A comparison of Africa’s pension fund allocations with other regions globally reveals the potential gap to be filled. Even in SA, one of Africa’s most developed pension markets, alternative assets comprise 8% of pension fund investments, compared with 18% in Europe and 24% in the US. While pension funds globally invested $211.8bn in infrastructure in 2021, Africa’s contribution accounts for a mere fraction of the figure. Putting the continent’s capital to work requires a seismic shift in capital deployment strategies.

Improved engagement and alignment between pension fund managers and fund managers is essential to further unlock this capital. For over 20 years the African Private Capital Association has focused on strengthening relations between allocators and fund managers and has been actively engaged in advocacy to enable policies supporting the investment landscape and help increase allocations.

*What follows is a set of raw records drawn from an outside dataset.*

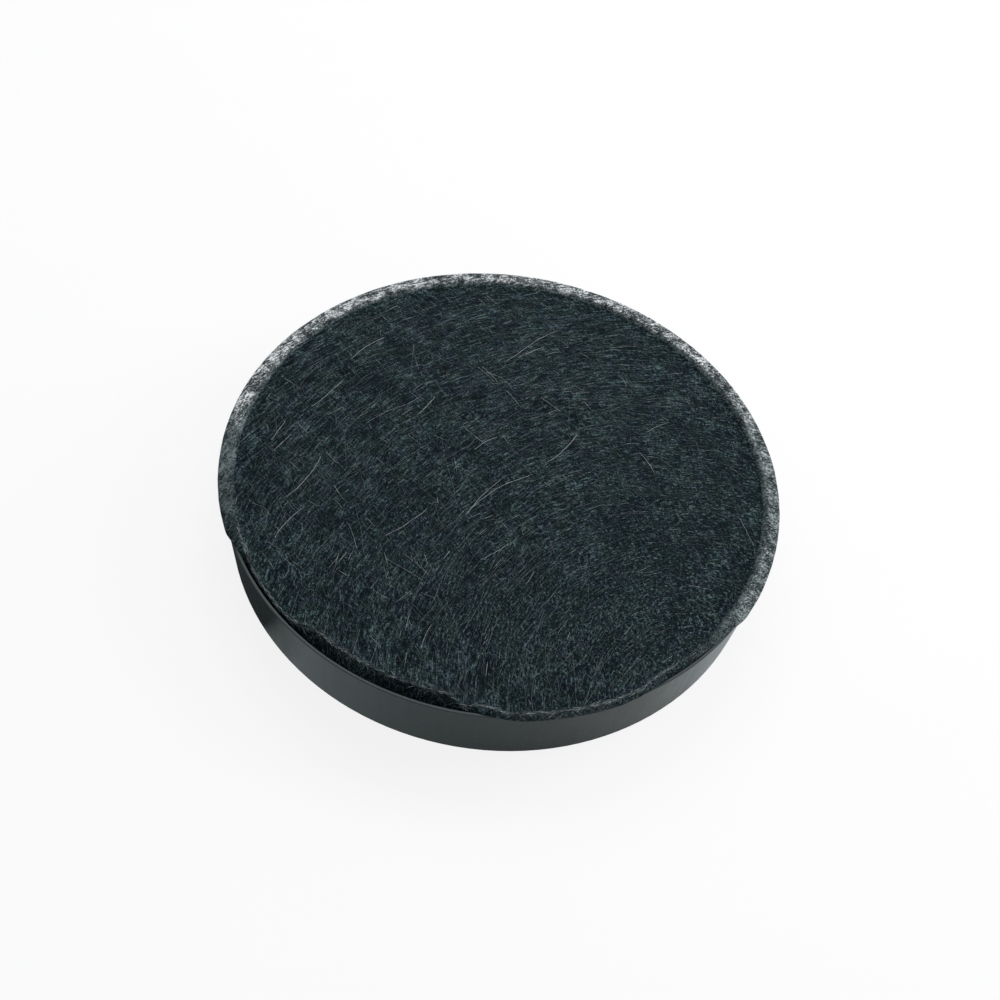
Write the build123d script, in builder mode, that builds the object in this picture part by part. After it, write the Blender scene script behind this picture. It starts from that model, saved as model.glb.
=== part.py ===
from build123d import *
import os

# A round charcoal filter for a cooker hood. A moulded tray with an open grille floor holds
# a fleece liner, a bed of charcoal granules and a felt cover, whose pressed rim lies over
# the tray's lip. The origin is the middle of the foot plane, +Z is up, and -Y is the front,
# where the rim is pinched, hangs over the lip and is then tucked down inside it.

# Tray
tray_height = 31.8
lip_radius = 118.4          # outside of the wall at the lip
foot_radius = 116.2         # outside of the wall at the foot: the wall has draft
wall_thickness = 1.3
lip_round = 0.4
foot_round = 1.0
floor_thickness = 3.0
foot_band = 11.0            # width of the closed band that the tray stands on
band_round = 0.8

# Floor grille
grille_thickness = 2.4      # the bars' tops are level with the floor, their undersides lie higher
bar_width = 2.2
bar_root = 0.5              # how far the bars run into the hub and the band
ring_count = 5
rib_count = 15              # ribs from the hub to the band
inner_gap_count = 2         # gaps from the hub outwards that have only these ribs

# Bayonet hub
socket_radius = 22.0
socket_depth = 12.0
hub_wall = 4.6
hub_cap = 2.4
hub_round = 1.5
track_count = 3
track_width = 4.6           # the lugs of the motor's spigot are a little narrower
track_turn = 14.0           # degrees that the filter turns to lock
track_end = 3.0             # from the top of the tracks to the end of the socket

# Filling
liner_thickness = 2.0
fit_clearance = 0.3         # between the soft pieces and what holds them
felt_thickness = 6.2        # from the bed up to the level of the lip
felt_sink = 0.3             # the felt's face lies this far below the lip at its edge
felt_crown = 0.9            # and rises by this much to its middle

# Felt rim
pressed = 0.8               # thickness of the hot-pressed rim
hem_lift = 0.3              # the underside of its hem stands off the lip by this much
overhang = 1.6              # how far the rim reaches past the outside of the lip
crest_inset = 2.7           # from the lip's inner edge in to the rim's crest
crest_rise = 1.3            # from the lip up to the crest
slope_width = 2.1           # from the crest in to the felt's face
droop = 1.2                 # how far the loose front hangs below the lip
fold_rise = 0.5             # from the lip up to the fold of the tucked front
deep_fold_inset = 5.4       # from the tucked hem in to the fold, where it is pushed in
close_fold_inset = 0.9      # and where it stays close to the wall
hanging_crest = 0.3         # from the lip's inner edge in to the crest of the loose front
hanging_rise = 1.6          # and from the lip up to it
side_slope = 1.5            # from the rim's crest in to the foot of the felt's side

# Worked out from these
lip_inside = lip_radius - wall_thickness
draft = (lip_radius - foot_radius) / tray_height
band_inside = foot_radius - foot_band
hub_radius = socket_radius + hub_wall
hub_height = socket_depth + hub_cap
track_depth = socket_depth - track_end
ring_pitch = (band_inside - hub_radius) / (ring_count + 1)
liner_top = floor_thickness + liner_thickness
felt_under = tray_height - felt_thickness
lean = max(draft, 0)        # where the wall narrows downwards, the felt inside it leans with it
side_inset = side_slope + lean * felt_thickness
tuck_depth = felt_thickness - pressed
tuck_inset = fit_clearance + lean * tuck_depth
core_radius = lip_inside - tuck_inset - deep_fold_inset - slope_width - side_inset
core_top = tray_height - felt_sink


def wall_inside(height):
    """The inner radius of the tray's wall at a height above the foot plane."""
    return foot_radius - wall_thickness + draft * height


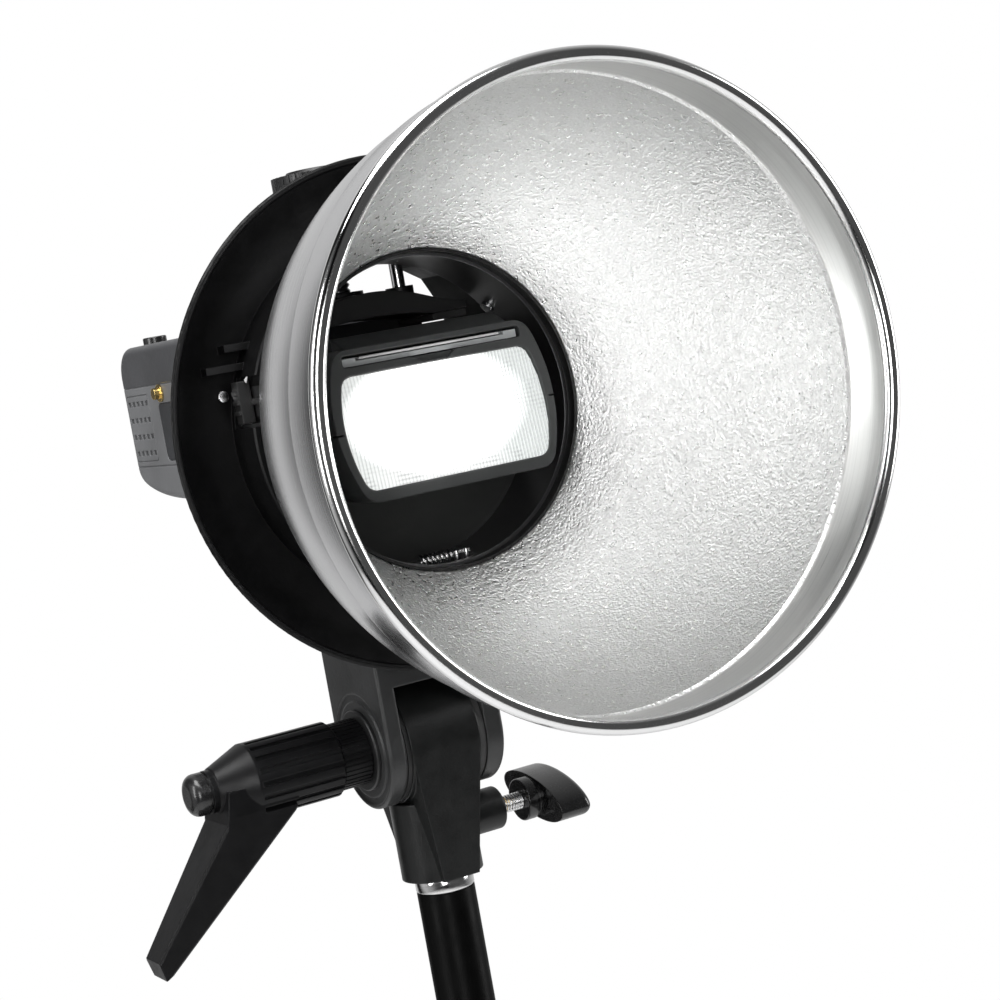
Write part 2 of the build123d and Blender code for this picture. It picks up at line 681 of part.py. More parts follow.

The association’s academy was designed to address the capital building gap in the industry. It delivers industry-leading training to equip African pension funds with knowledge, tools and networks to support their participation in an evolving financial landscape to make more informed, strategic investment decisions for the benefit of their stakeholders.

Strength in numbers

This shift is under way. In SA, amendments to Regulation 28 of the Pension Funds Act have enabled more significant allocations to critical infrastructure. Bringing pension funds together into a consortium has helped pool efforts to expand technical and financial resources. The Asset Owners Forum of SA launched in 2021 with 15 founding members, all among SA’s top 20 largest pension funds. Members of the forum have more than $160bn in combined assets under management.

The Kenyan Pension Funds Investment Consortium was launched in 2020 with support from international organisations, growing from five to 24 members that collectively manage over $5.2bn in assets. Kenya and SA’s pension fund consortia have unleashed more than $500m in new infrastructure finance in just three years.

Backing ourselves

We’re now seeing Africa’s pension funds investing in landmark initiatives, such as Africa50’s Infrastructure Acceleration Fund, which recently reached ​​its first close with $222.5m, securing commitments from mostly African institutional investors.